Sehari di Pondok Pesantren

3 1 0
                                    

Laa Yustatho'ul Ilmu bi Roohatil Jasad
(Ilmu Tidaklah Dapat Diraih Dengan Jiwa yang Santai-Santai)
[Siyar A'lamin Nubala', 13/266]

***

Aktivitas yang padat sering menjadi gambaran utama hidup di lingkungan pondok pesantren. Mulai dari bangun pukul dua pagi untuk mengantri mandi, hingga tidur di atas jam sembilan malam usai kegiatan belajar malam.

Namaku Mal, seorang santriwati di sebuah pesantren yang berada di Yogyakarta lima tahun lalu. Semua kegiatan pesantren yang padat dan itu-itu saja terkadang membuat pikiran jenuh. Apalagi dengan tidak adanya fasilitas gadget seperti yang sedang tren dua tahun belakangan ini karena dampak pandemi yang memaksa setiap anak harus punya gawai sendiri-sendiri. Tapi semua itu akan terasa menyenangkan ketika kita mempunyai teman. Khususnya teman dekat, dan aku punya itu. Fida si Mungil Cerewet dari Yogyakarta, Diani si rajin asal Malang, dan Azka si periang dan baik hati asal Depok. Walaupun rumah kami tidak bisa dibilang dekat, tapi sekarang hati kami sedang terpaut dalam satu piring makan. "Konco Mangan", Begitu aku menyebut mereka.

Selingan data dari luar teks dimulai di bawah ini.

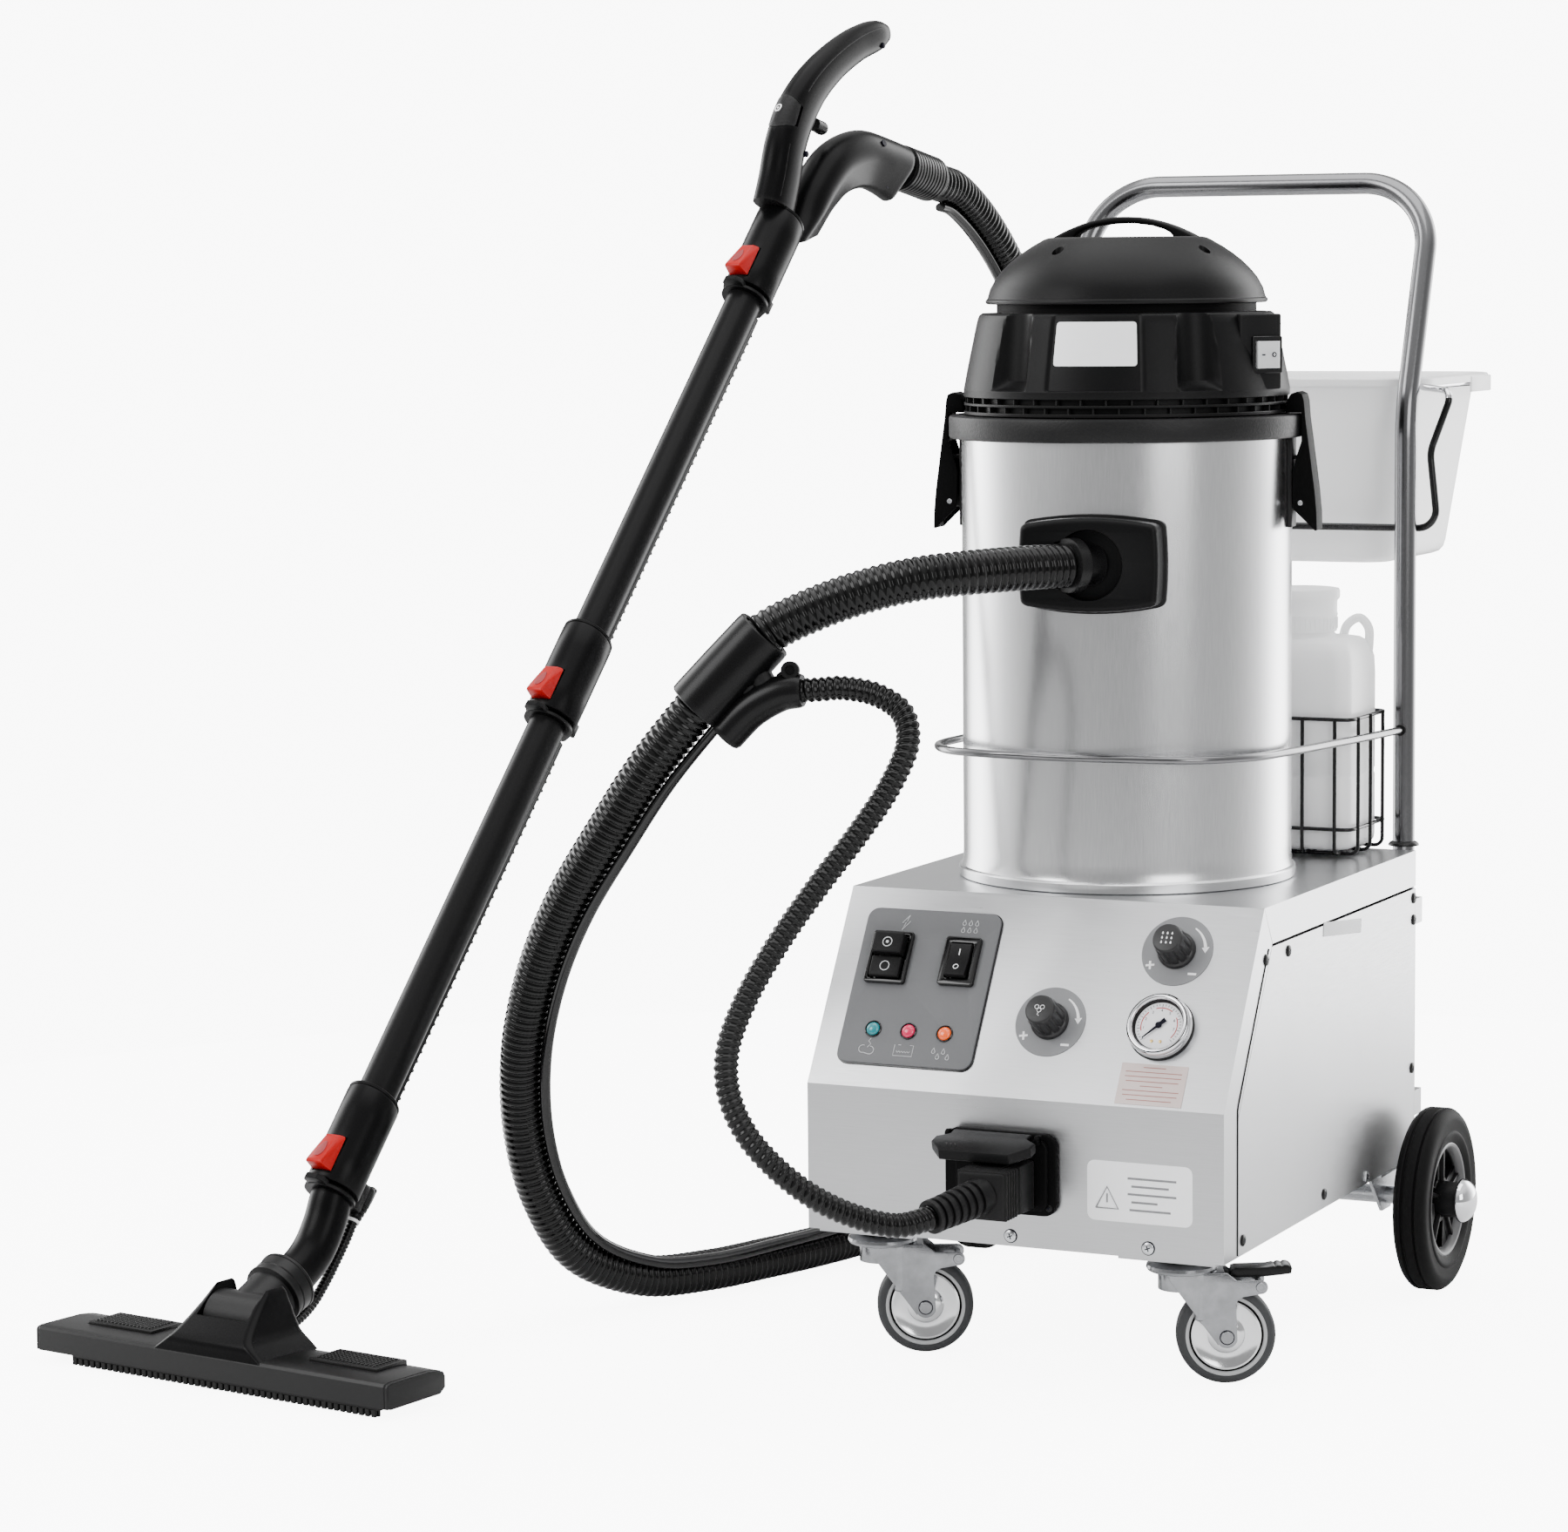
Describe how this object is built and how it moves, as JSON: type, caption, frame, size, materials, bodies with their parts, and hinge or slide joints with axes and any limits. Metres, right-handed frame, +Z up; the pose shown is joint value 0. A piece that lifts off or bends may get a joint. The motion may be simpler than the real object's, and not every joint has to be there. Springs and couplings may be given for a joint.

Dulunya, kami teman satu asrama. Sejak kelas 12 ini, aku dan Fida berada dalam satu asrama yang sama. Sedang Azka dan Diani berada di asrama yang berbeda. Walau begitu, aku dan Diani masih belajar di kelas yang sama. Kelas khusus jurusan keagamaan, sedang Azka dan Fida mengambil jurusan IPA.

Pagi itu, tanggal 28 Januari 2017, tepatnya jam enam pagi. Lapangan depan area kelas dipenuhi santriwati yang baru bubaran halaqoh Qur'an pagi. Berjalan berhamburan menuju asrama masing-masing untuk melakukan kegiatan berikutnya. Aku yang belum sampai asrama sudah disuguhi pemandangan antrian para santriwati yang mengular panjang hingga keluar dari ruang makan menunggu piring-piring mereka terisi oleh menu sarapan pagi ini.

Dalam versiku, ada dua opsi. Sarapan atau mandi. Jika kamu memilih sarapan, maka kamu tidak akan sempat mandi. Sebaliknya, jika kamu memilih mandi, maka kamu tidak akan sempat sarapan. Bersama konco manganku, aku bisa mengakali agar bisa mendapatkan keduanya sekaligus.

Biasanya, aku dan Fida mengandalkan Azka dan Diani--para pejuang mandi sebelum subuh--untuk mengambil jatah sarapan kami berempat. Sementara mereka mengantri, aku dan Fida mencari kamar mandi.

Berbeda dengan di rumah, di pesantren kamar mandi kosong adalah "harta karun”. Jangankan kosong, tidak ada antrian di depan pintunya saja sudah termasuk kesempatan emas yang sayang untuk disia-siakan. Ini masih belum perkara air yang kadangkala mati.

Setelah sampai di asrama dan membawa peralatan mandi, aku dan Fida bergegas kembali menuju ke area kelas yang terpisah oleh gerbang tinggi dengan area asrama untuk mencari kamar mandi kosong. Tampaklah gedung tiga lantai berbentuk L dengan 10 kamar mandi di setiap lantainya.

"Yaaah ... penuh, Mal!" keluh Fida setelah melihat teras kamar mandi di lantai satu dipenuhi banyak orang. Mulai dari santri kelas 1 Salafiyah Wushto (setingkat SMP) sampai teman seangkatan kamipun juga ikut meramaikan.

Akhirnya kami berlari ke lantai dua. Syukurlah ada satu kamar mandi kosong.
Usai mandi, kami pun langsung berlari ke area asrama. Berpapasan dengan beberapa santri rajin yang sepagi ini sudah berangkat sekolah.

"Ya Allah, ih, malu banget, Male (dibaca Mal-e)!" bisik Fida sembari beringsut bersembunyi di belakangku, dan hal seperti ini akan kembali terulang di hari-hari berikutnya.

Setelah memakai seragam dan alat tempur sekolah lainnya, aku dan Fida segera berlari menuju ruang makan pesantren yang cukup besar. Berkapasitas kira-kira 700 santriwati.